While responding to the public perception, the government approaches governing location information not as matter of reducing surveillance but as matter of protecting privacy. Expanding the application of LTED Law in 2009 well illustrates this aspect. It implies that the relevant policy and law can easily blind the public to alarming at which point surveillance becomes excessive. Compared to when LTED Law was enforced in 2008, in 2009 both the public and the government showed the intensified tendency of pursuing public security as more willingly accepting the possibility of ‘privacy’ infringement. The issue was hardly worried from the perspective of the expanding scope of surveillance, but only justified from the perspective of improving security based on a belief in liberty-security tradeoff. This plausible justification of improving security can make the public insensitive to over-surveillance.
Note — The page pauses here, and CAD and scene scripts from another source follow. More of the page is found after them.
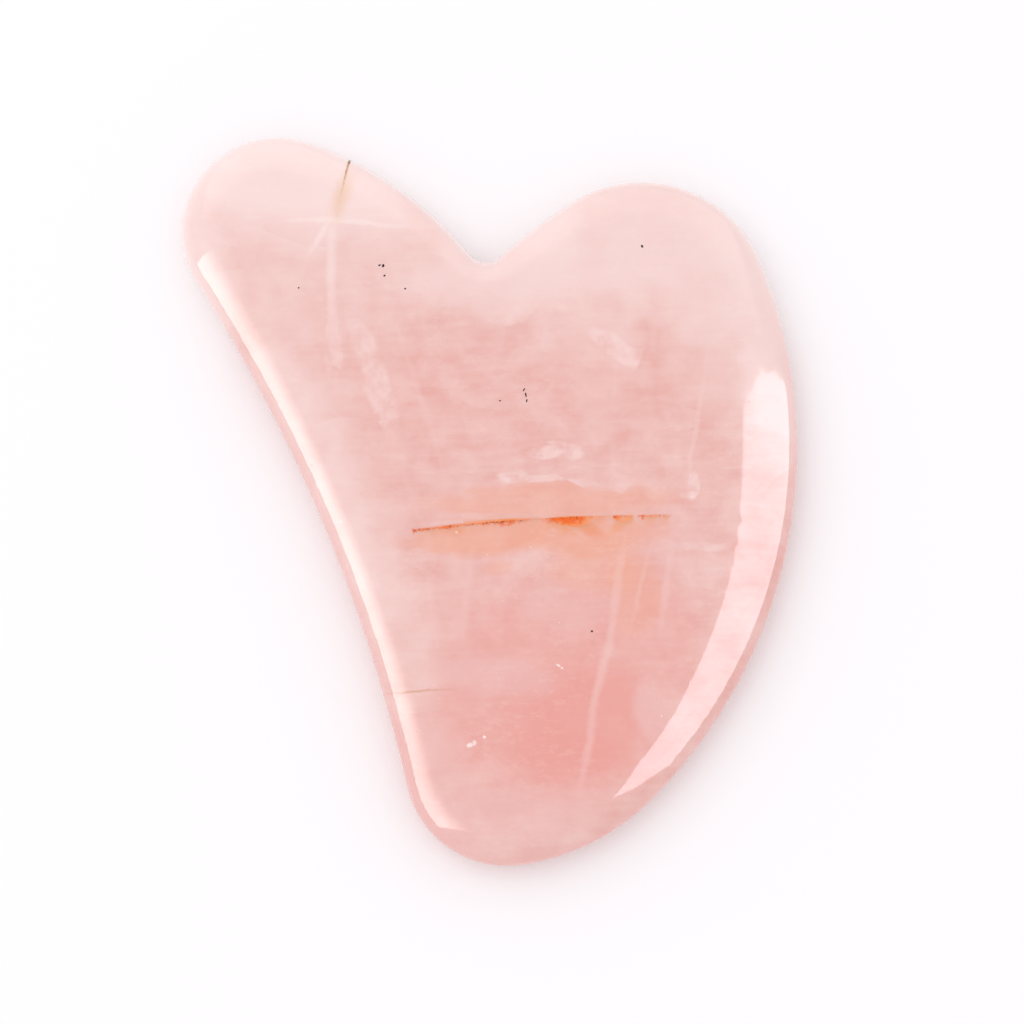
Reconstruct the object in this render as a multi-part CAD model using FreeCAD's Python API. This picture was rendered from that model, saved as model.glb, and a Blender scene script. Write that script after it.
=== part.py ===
import FreeCAD, Part

import math
import os

# A heart-shaped gua sha scraper, carved and polished from one slice of rose quartz. It lies flat:
# +Z is the plate's thickness, +Y runs from the blunt tip to the notch between the two lobes, and
# the origin is at the middle of the plate's outer box, on its underside. All sizes are millimetres.

# Overall sizes.
PLATE_LENGTH = 80.0
PLATE_WIDTH = 67.5
PLATE_THICKNESS = 6.0

# The left lobe is the small, high one. The right lobe is broad and stands a step lower.
LEFT_LOBE_RADIUS = 10.5
RIGHT_LOBE_RADIUS = 14.0
RIGHT_LOBE_INSET = 16.9
RIGHT_LOBE_STEP = 5.0

# The notch between the lobes: its depth below the left lobe's top, its place and its round bottom.
NOTCH_DEPTH = 14.0
NOTCH_X = -0.3
NOTCH_RADIUS = 2.3

# The shoulders run from the lobes down into the notch.
LEFT_SHOULDER_RADIUS = 40.0
RIGHT_SHOULDER_RADIUS = 60.0

# The blunt tip, and the fuller heel beside it on the right. The heel touches the tip this many
# degrees to the right of straight down.
TIP_RADIUS = 11.0
TIP_X = 2.0
HEEL_RADIUS = 25.0
HEEL_LEAN = 8.0

# The waist is the long hollow flank on the left, from the tip to the left lobe.
WAIST_RADIUS = 175.0

# How far the rounding reaches in from the outline, at the middle of each stretch of the edge.
# The belly is ground wide and soft, the waist is the narrow scraping edge.
EDGE_REACH = {
    "left_lobe": 4.5,
    "left_shoulder": 4.0,
    "notch": 3.0,
    "right_shoulder": 4.0,
    "right_lobe": 5.2,
    "belly": 6.4,
    "heel": 5.0,
    "tip": 3.8,
    "waist": 3.4,
}

# The edge's curves pass through points at most this far apart, and at most this much turn apart.
STATION_PITCH = 2.5
STATION_TURN = 12.0

# A rusty seam of iron oxide comes up to the top face and dips away under it towards the tip.
SEAM_DIP = 40.0
SEAM_DEPTH = 1.6
SEAM_FACETS = 4

# Each stretch of the seam: its two ends on the top face, and how far its upper and lower sides
# bow towards the notch, in flat facets.
SEAM_STRETCHES = {
    "iron_seam": ((-8.1, -4.1), (5.75, -2.65), 0.45, 0.05),
    "iron_patch": ((6.55, -2.6), (12.35, -2.4), 0.1, -1.1),
    "iron_fleck": ((13.25, -2.45), (15.9, -2.55), 0.1, -0.55),
    "iron_thread": ((16.6, -2.35), (19.9, -2.3), 0.12, -0.18),
}

# A hairline crack filled with iron oxide runs in from the rim beside the left lobe. Its ends are
# given from the lobe's centre, the outer one clear of the rim.
HAIRLINE_OUTER_END = (8.4, 9.8)
HAIRLINE_INNER_END = (6.7, 1.1)
HAIRLINE_OUTER_WIDTH = 0.30
HAIRLINE_INNER_WIDTH = 0.12
HAIRLINE_FLOOR = 2.4

# Dark mineral grains, cut flush with the top face: x, y, length, width and the way they point.
# The first group is placed from the left lobe's centre, the second from the right lobe's, the
# third from the plate's centre.
LEFT_LOBE_GRAINS = (
    (11.4, -4.35, 0.34, 0.22, 20),
    (11.8, -4.4, 0.42, 0.30, 70),
    (11.95, -5.5, 0.32, 0.22, 35),
    (14.2, -6.95, 0.26, 0.20, 0),
    (2.6, -6.85, 0.24, 0.18, 50),
)
RIGHT_LOBE_GRAINS = ((-0.05, 6.25, 0.40, 0.28, 110),)
CENTRE_GRAINS = (
    (3.9, 11.4, 0.46, 0.16, 60),
    (4.1, 10.85, 0.62, 0.18, 100),
    (4.2, 10.2, 0.46, 0.16, 75),
    (1.3, 10.2, 0.24, 0.18, 0),
    (11.2, -14.9, 0.28, 0.24, 0),
)
GRAIN_DEPTH = 0.3
GRAIN_SIDES = 5
GRAIN_TAPER = 0.45

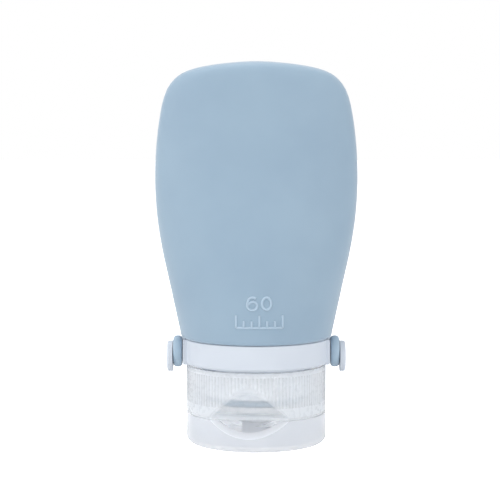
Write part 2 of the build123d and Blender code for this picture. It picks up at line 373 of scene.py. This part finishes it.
def oval_at(share):
    """Half width and half depth of the bottle at a share of its height, smooth between rows."""
    i = max(1, min(len(OVALS) - 1, sum(1 for row in OVALS if row[0] < share)))
    rows = [OVALS[max(0, i - 2)], OVALS[i - 1], OVALS[i], OVALS[min(len(OVALS) - 1, i + 1)]]
    span = rows[2][0] - rows[1][0]
    t = (share - rows[1][0]) / span
    sizes = []
    for k in (1, 2):
        slope_low = (rows[2][k] - rows[0][k]) / (rows[2][0] - rows[0][0])
        slope_high = (rows[3][k] - rows[1][k]) / (rows[3][0] - rows[1][0])
        sizes.append(
            rows[1][k] * (1 + 2 * t) * (1 - t) ** 2
            + slope_low * span * t * (1 - t) ** 2
            + rows[2][k] * t * t * (3 - 2 * t)
            - slope_high * span * t * t * (1 - t)
        )
    return sizes[0] * HALF_WIDTH, sizes[1] * SHOULDER_RADIUS


print("half width and depth at mid height (mm):", [round(v / MM, 1) for v in oval_at(0.5)])

# %% [markdown]
# The bottle's outside, its round neck and the lip that is rolled over the collar's tube are one
# skin, drawn from the lip upwards and closed at the crown.

# %% Model the bottle
AROUND = 128
ELLIPSE = 2.0


def power(value, exponent):
    """Power that keeps the sign."""
    return math.copysign(abs(value) ** exponent, value)


def next_ring(bm, edges, old, new, height):
    """Extrudes a ring of edges from one oval to the next: half width, half depth and squareness."""
    grown = bmesh.ops.extrude_edge_only(bm, edges=edges)["geom"]
    for vert in (g for g in grown if isinstance(g, bmesh.types.BMVert)):
        across, deep = (power(vert.co[k] / old[k], old[2] / 2) for k in (0, 1))
        turn = math.atan2(deep, across)
        across, deep = (power(share, 2 / new[2]) for share in (math.cos(turn), math.sin(turn)))
        vert.co = (new[0] * across, new[1] * deep, height)
    return [g for g in grown if isinstance(g, bmesh.types.BMEdge)]


def finish_mesh(bm, name, material, smooth=True):
    """Turns a bmesh into an object with clean outward faces."""
    bmesh.ops.remove_doubles(bm, verts=bm.verts, dist=1e-7)
    bmesh.ops.recalc_face_normals(bm, faces=bm.faces)
    mesh = bpy.data.meshes.new(name)
    bm.to_mesh(mesh)
    bm.free()
    mesh.materials.append(material)
    if smooth:
        mesh.shade_smooth()
    piece = bpy.data.objects.new(name, mesh)
    bpy.context.collection.objects.link(piece)
    return piece


# radius and height in millimetres, from inside the lip, round it, up the neck and out to the body
neck_outline = [
    (9.8, 12.7), (9.8, 11.5), (10.1, 11.1), (10.5, 11.0), (12.6, 11.0), (13.05, 11.2), (13.3, 11.6),
    (13.3, 12.1), (13.05, 12.5), (12.6, 12.7), (11.3, 12.7), (11.3, 20.0), (11.3, 28.1),
    (18.3, 28.1), (19.2, 28.13), (19.7, 28.4),
]
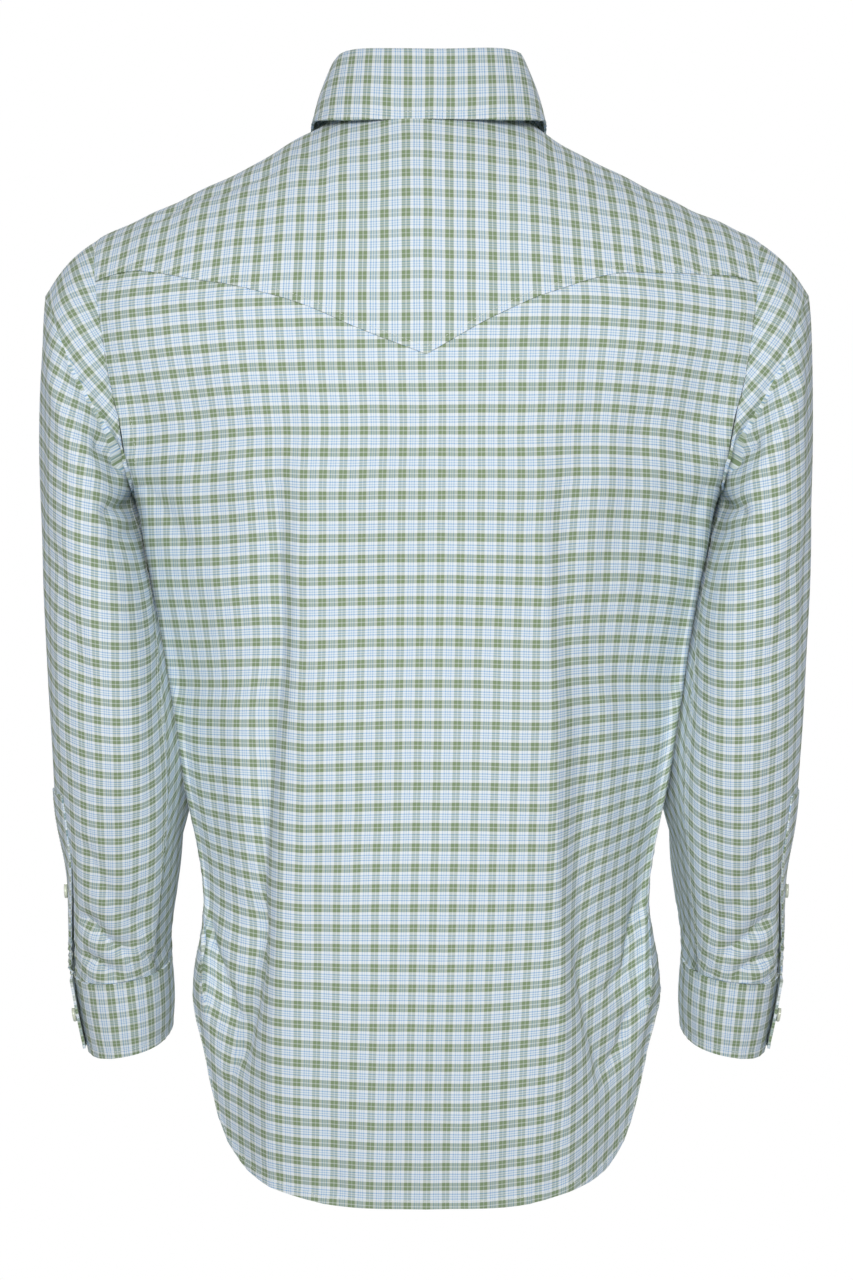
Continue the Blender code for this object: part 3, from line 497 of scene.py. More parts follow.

Also, it can be only nominal justification in order to propel commercial interests, law enforcement and social control objectives (4).
This way of legal/policy response evidenced in Korean case fails to politicize the problem of excessive surveillance. If this tendency continues, both the public and the government will be under the illusion by manipulating ‘security’ purpose with ever-more enhancing location information technology. Then, both become insensitive to recognize excessive surveillance so that the government unknowingly adopts invasive and authoritarian way of dataveillance. Therefore, we need discuss privacy protection and dataveillance in the political domain more actively and openly.
(1) Clarke (1988) Information Technology and Dataveillance. Commun. ACM 31.5: 498-512.
(2) Stone (1997) Policy Paradox: The Art of Political Decision Making. New York: W. W. Norton & Company.
(3) The data include announcements from government and governmental agencies (from Korea Policy Portal website) and news articles (from 4 major news papers in Korea).
(4) Kirby C. (2000) New Technology Can Pinpoint Cell-Phone Users’ Locations. San Francisco Chronicle, 23 October 2000.